**Set task**
Copy out the entries exactly, from the first line to the last.
------------------------------------------------------------------------
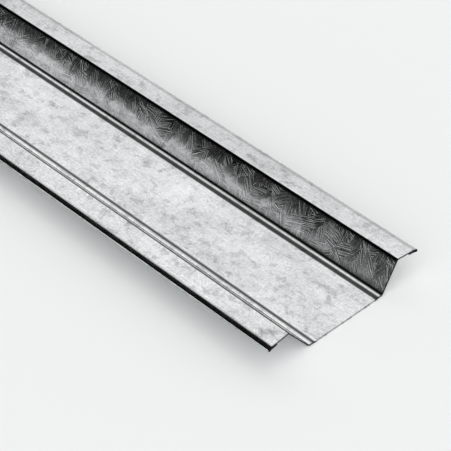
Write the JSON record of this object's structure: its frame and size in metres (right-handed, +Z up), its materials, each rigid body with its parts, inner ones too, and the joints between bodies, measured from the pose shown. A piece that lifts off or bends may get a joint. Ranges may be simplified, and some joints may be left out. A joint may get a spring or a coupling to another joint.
{
  "type": "hat channel",
  "caption": "Shallow hat-section channel of galvanised sheet steel, open side up, with hemmed flanges and a stepped crown, for fixing boards to walls and ceilings.",
  "frame": {"origin": "on the floor, in the middle of the length and of the width", "axes": "+X along the stock, +Y across it towards one flange, +Z up, out of the open side"},
  "size_m": [2.6, 0.07, 0.012],
  "materials": {
    "galvanised_sheet": "hot-dip zinc coating with a feathery spangle, dull bright"
  },
  "bodies": {
    "root": {"hat_channel": "galvanised_sheet"}
  },
  "joints": []
}
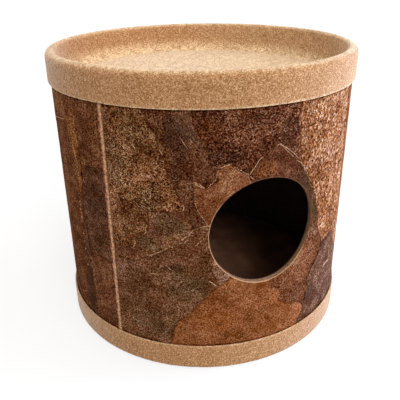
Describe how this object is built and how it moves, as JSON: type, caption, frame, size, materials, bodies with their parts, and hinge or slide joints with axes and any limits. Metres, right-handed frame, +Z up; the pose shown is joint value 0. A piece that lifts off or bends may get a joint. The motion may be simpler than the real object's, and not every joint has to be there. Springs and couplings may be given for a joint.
{
  "type": "cat cave bed",
  "caption": "Drum-shaped cat bed with a round front entrance, a patchwork leather wrap, a felt base band, a loose pad inside and a lift-off felt lid moulded as a tray.",
  "frame": {"origin": "centre of the underside, on the floor under the axis of the drum", "axes": "+Z up along the axis of the drum, -Y out through the entrance, +X to the right of someone facing it"},
  "size_m": [0.4568, 0.4568, 0.427],
  "materials": {
    "felt_camel": "camel needle-punched felt, fuzzy",
    "felt_dark": "dark brown felt",
    "ply": "plain plywood",
    "tube_board": "wound paper board, cut edge light tan",
    "rim_foam": "firm cut foam",
    "pad_cloth": "dark brown woven cloth over filling",
    "leather_strip": "light tan flesh-side leather strip",
    "leather_dark": "dark reddish brown cracked hide",
    "leather_brown": "brown hide",
    "leather_red": "red brown hide",
    "leather_olive": "olive brown granular hide",
    "leather_plum": "purple grey hide",
    "leather_copper": "pitted copper tan hide",
    "leather_tan": "torn light tan hide",
    "suede_rust": "rust orange suede"
  },
  "bodies": {
    "drum": {"base_band": "felt_camel", "base_board": "ply", "base_underside": "felt_dark", "drum_wall": "tube_board", "hide_arch": "leather_brown", "hide_back_1": "leather_brown", "hide_back_10": "leather_tan", "hide_back_11": "leather_dark", "hide_back_12": "suede_rust", "hide_back_13": "leather_brown", "hide_back_14": "leather_red", "hide_back_2": "leather_olive", "hide_back_3": "leather_copper", "hide_back_4": "leather_dark", "hide_back_5": "suede_rust", "hide_back_6": "leather_brown", "hide_back_7": "leather_olive", "hide_back_8": "leather_dark", "hide_back_9": "leather_plum", "hide_copper": "leather_copper", "hide_cracked": "leather_dark", "hide_granular": "leather_olive", "hide_grey": "leather_olive", "hide_left_dark": "leather_dark", "hide_left_lower": "leather_brown", "hide_left_middle": "leather_dark", "hide_left_tan": "leather_tan", "hide_left_upper": "leather_brown", "hide_olive": "leather_brown", "hide_plum": "leather_plum", "hide_purple": "leather_dark", "hide_russet": "leather_red", "hide_rust": "suede_rust", "hide_side_red": "leather_red", "hide_side_upper": "leather_tan", "hide_sliver": "leather_tan", "hide_torn_tan": "leather_tan", "seam_strip": "leather_strip", "wall_lining": "felt_dark"},
    "lid": {"lid_cover": "felt_camel", "lid_rim_core": "rim_foam", "lid_hoop": "tube_board", "lid_board": "ply", "lid_underside": "felt_dark"},
    "pad": {"floor_pad": "pad_cloth"}
  },
  "joints": [
    {"name": "lid_lift", "type": "slide", "parent": "drum", "child": "lid", "axis": [0, 0, 1], "range_m": [0, 0.15]},
    {"name": "pad_lift", "type": "slide", "parent": "drum", "child": "pad", "axis": [0, 0, 1], "range_m": [0, 0.3]}
  ]
}
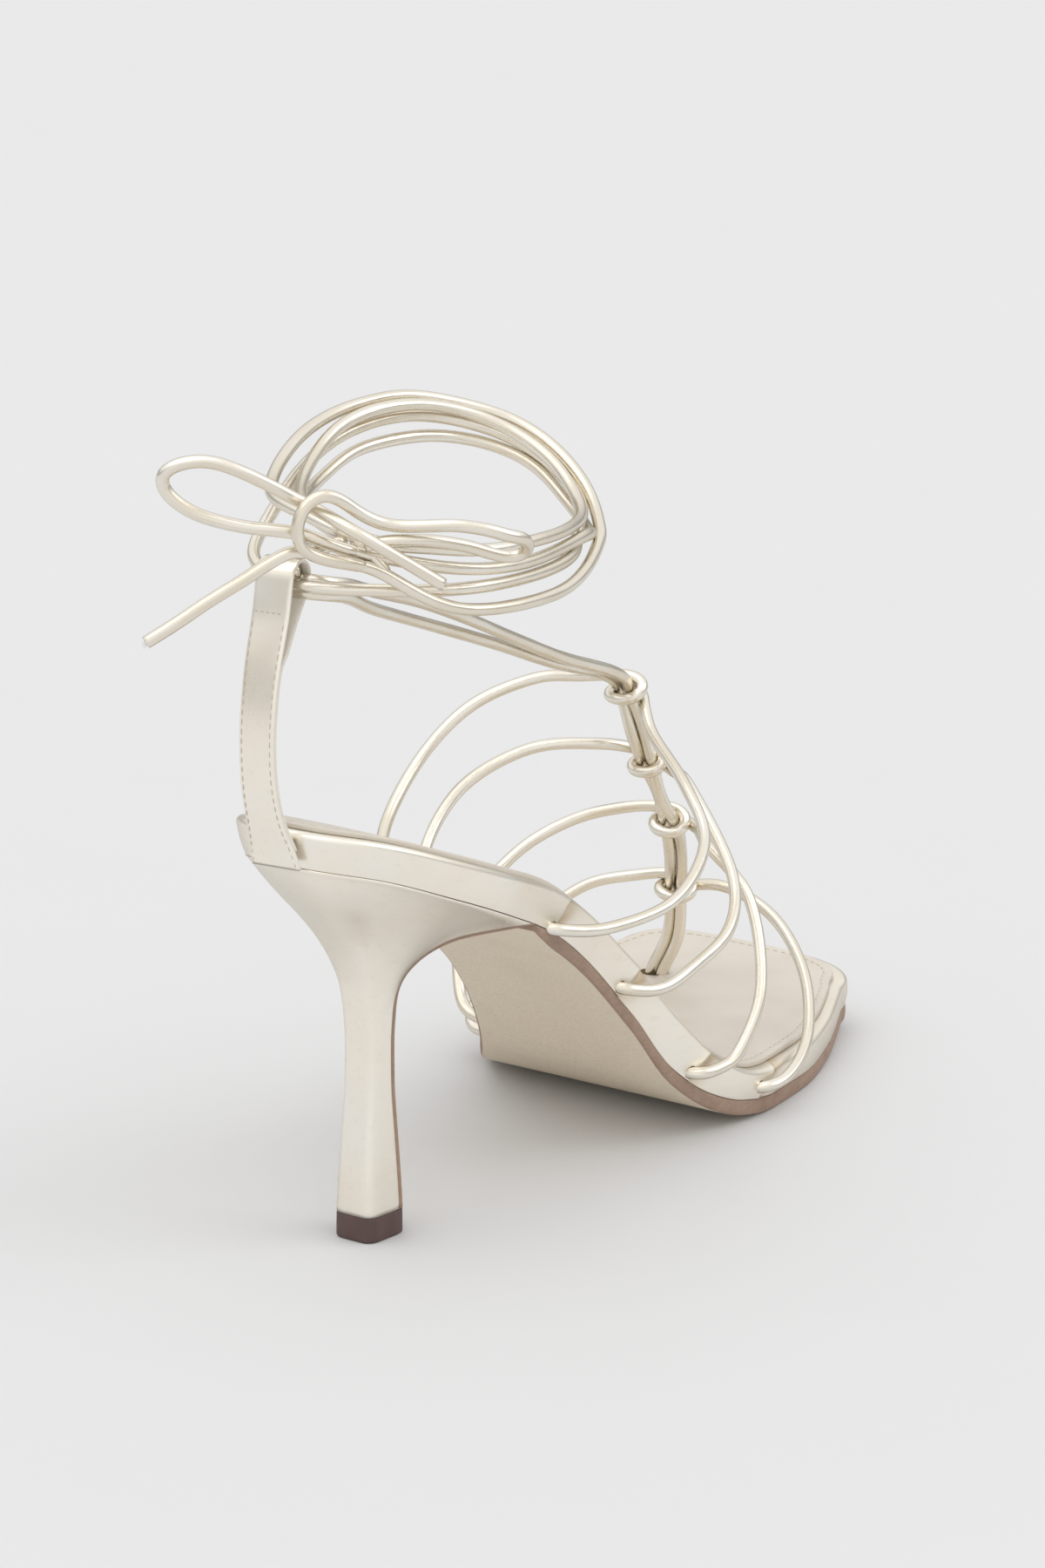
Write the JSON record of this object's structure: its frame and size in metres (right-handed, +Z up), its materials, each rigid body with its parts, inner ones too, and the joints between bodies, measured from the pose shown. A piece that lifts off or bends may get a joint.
------------------------------------------------------------------------
**Task answer**
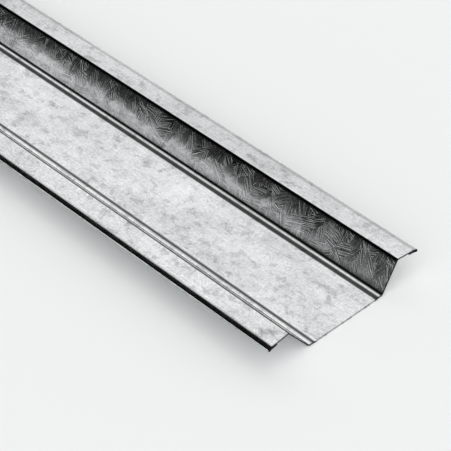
Write the JSON record of this object's structure: its frame and size in metres (right-handed, +Z up), its materials, each rigid body with its parts, inner ones too, and the joints between bodies, measured from the pose shown. A piece that lifts off or bends may get a joint. Ranges may be simplified, and some joints may be left out. A joint may get a spring or a coupling to another joint.
{
  "type": "hat channel",
  "caption": "Shallow hat-section channel of galvanised sheet steel, open side up, with hemmed flanges and a stepped crown, for fixing boards to walls and ceilings.",
  "frame": {"origin": "on the floor, in the middle of the length and of the width", "axes": "+X along the stock, +Y across it towards one flange, +Z up, out of the open side"},
  "size_m": [2.6, 0.07, 0.012],
  "materials": {
    "galvanised_sheet": "hot-dip zinc coating with a feathery spangle, dull bright"
  },
  "bodies": {
    "root": {"hat_channel": "galvanised_sheet"}
  },
  "joints": []
}
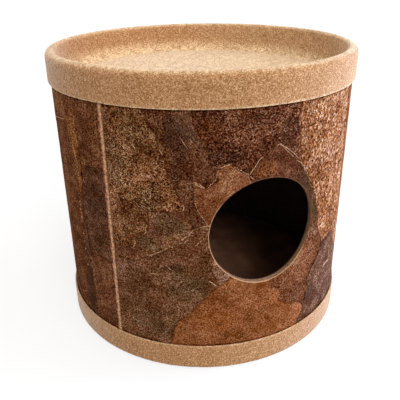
Describe how this object is built and how it moves, as JSON: type, caption, frame, size, materials, bodies with their parts, and hinge or slide joints with axes and any limits. Metres, right-handed frame, +Z up; the pose shown is joint value 0. A piece that lifts off or bends may get a joint. The motion may be simpler than the real object's, and not every joint has to be there. Springs and couplings may be given for a joint.
{
  "type": "cat cave bed",
  "caption": "Drum-shaped cat bed with a round front entrance, a patchwork leather wrap, a felt base band, a loose pad inside and a lift-off felt lid moulded as a tray.",
  "frame": {"origin": "centre of the underside, on the floor under the axis of the drum", "axes": "+Z up along the axis of the drum, -Y out through the entrance, +X to the right of someone facing it"},
  "size_m": [0.4568, 0.4568, 0.427],
  "materials": {
    "felt_camel": "camel needle-punched felt, fuzzy",
    "felt_dark": "dark brown felt",
    "ply": "plain plywood",
    "tube_board": "wound paper board, cut edge light tan",
    "rim_foam": "firm cut foam",
    "pad_cloth": "dark brown woven cloth over filling",
    "leather_strip": "light tan flesh-side leather strip",
    "leather_dark": "dark reddish brown cracked hide",
    "leather_brown": "brown hide",
    "leather_red": "red brown hide",
    "leather_olive": "olive brown granular hide",
    "leather_plum": "purple grey hide",
    "leather_copper": "pitted copper tan hide",
    "leather_tan": "torn light tan hide",
    "suede_rust": "rust orange suede"
  },
  "bodies": {
    "drum": {"base_band": "felt_camel", "base_board": "ply", "base_underside": "felt_dark", "drum_wall": "tube_board", "hide_arch": "leather_brown", "hide_back_1": "leather_brown", "hide_back_10": "leather_tan", "hide_back_11": "leather_dark", "hide_back_12": "suede_rust", "hide_back_13": "leather_brown", "hide_back_14": "leather_red", "hide_back_2": "leather_olive", "hide_back_3": "leather_copper", "hide_back_4": "leather_dark", "hide_back_5": "suede_rust", "hide_back_6": "leather_brown", "hide_back_7": "leather_olive", "hide_back_8": "leather_dark", "hide_back_9": "leather_plum", "hide_copper": "leather_copper", "hide_cracked": "leather_dark", "hide_granular": "leather_olive", "hide_grey": "leather_olive", "hide_left_dark": "leather_dark", "hide_left_lower": "leather_brown", "hide_left_middle": "leather_dark", "hide_left_tan": "leather_tan", "hide_left_upper": "leather_brown", "hide_olive": "leather_brown", "hide_plum": "leather_plum", "hide_purple": "leather_dark", "hide_russet": "leather_red", "hide_rust": "suede_rust", "hide_side_red": "leather_red", "hide_side_upper": "leather_tan", "hide_sliver": "leather_tan", "hide_torn_tan": "leather_tan", "seam_strip": "leather_strip", "wall_lining": "felt_dark"},
    "lid": {"lid_cover": "felt_camel", "lid_rim_core": "rim_foam", "lid_hoop": "tube_board", "lid_board": "ply", "lid_underside": "felt_dark"},
    "pad": {"floor_pad": "pad_cloth"}
  },
  "joints": [
    {"name": "lid_lift", "type": "slide", "parent": "drum", "child": "lid", "axis": [0, 0, 1], "range_m": [0, 0.15]},
    {"name": "pad_lift", "type": "slide", "parent": "drum", "child": "pad", "axis": [0, 0, 1], "range_m": [0, 0.3]}
  ]
}
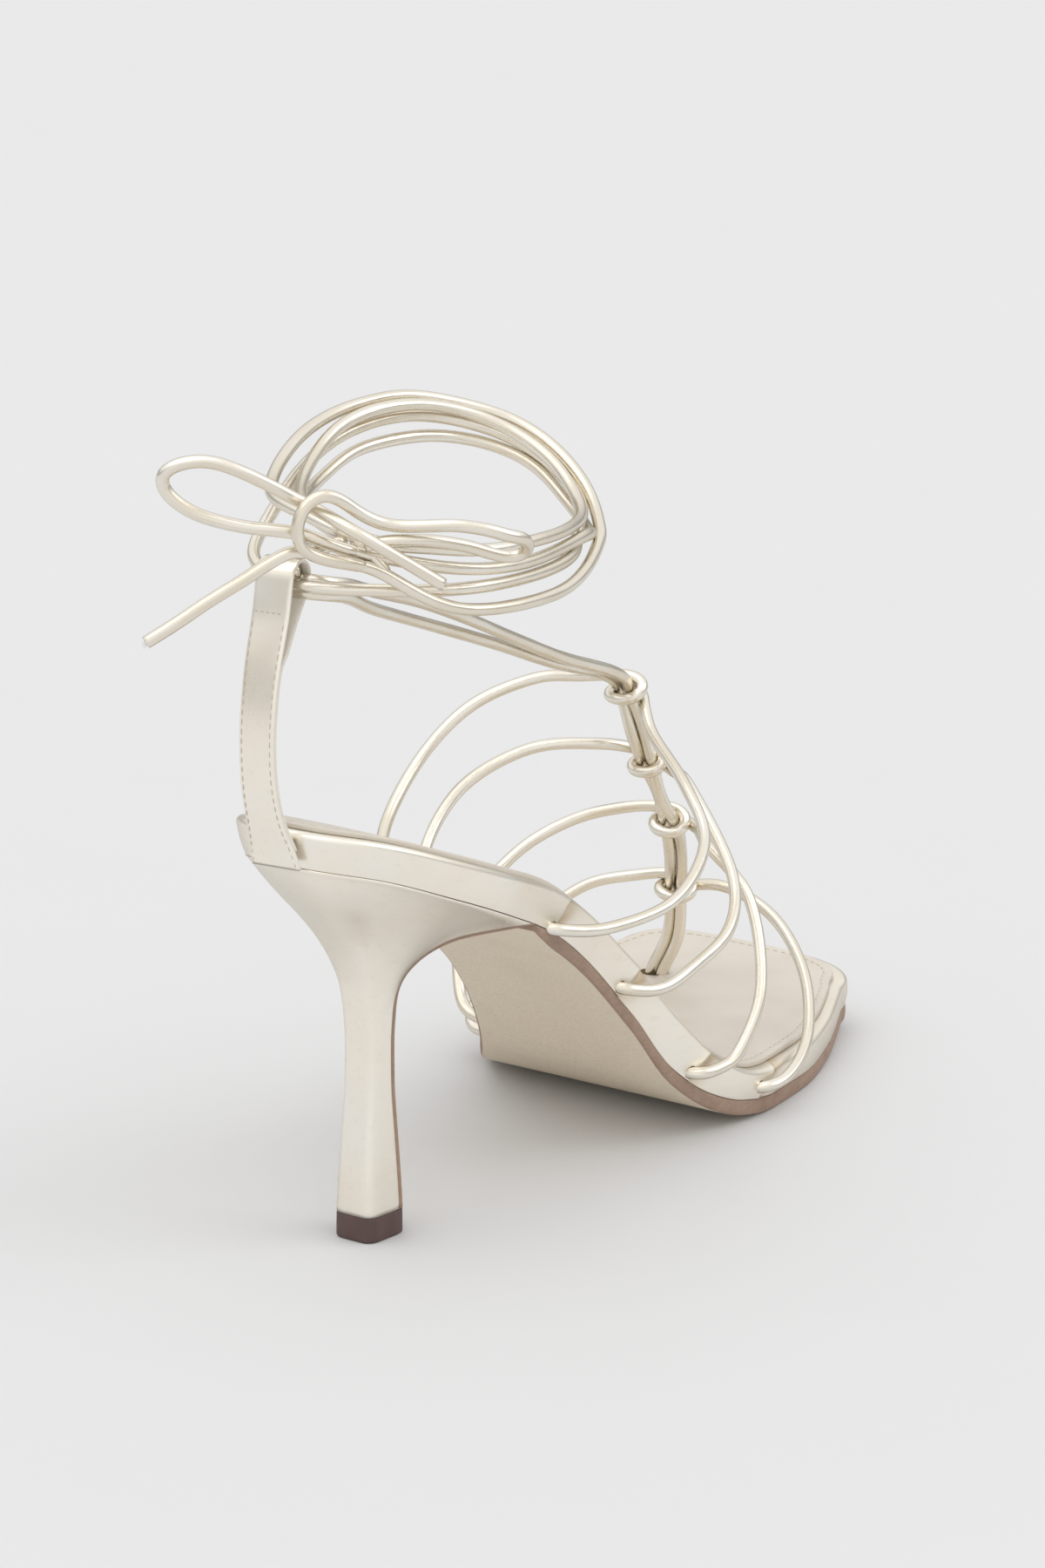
Write the JSON record of this object's structure: its frame and size in metres (right-handed, +Z up), its materials, each rigid body with its parts, inner ones too, and the joints between bodies, measured from the pose shown. A piece that lifts off or bends may get a joint.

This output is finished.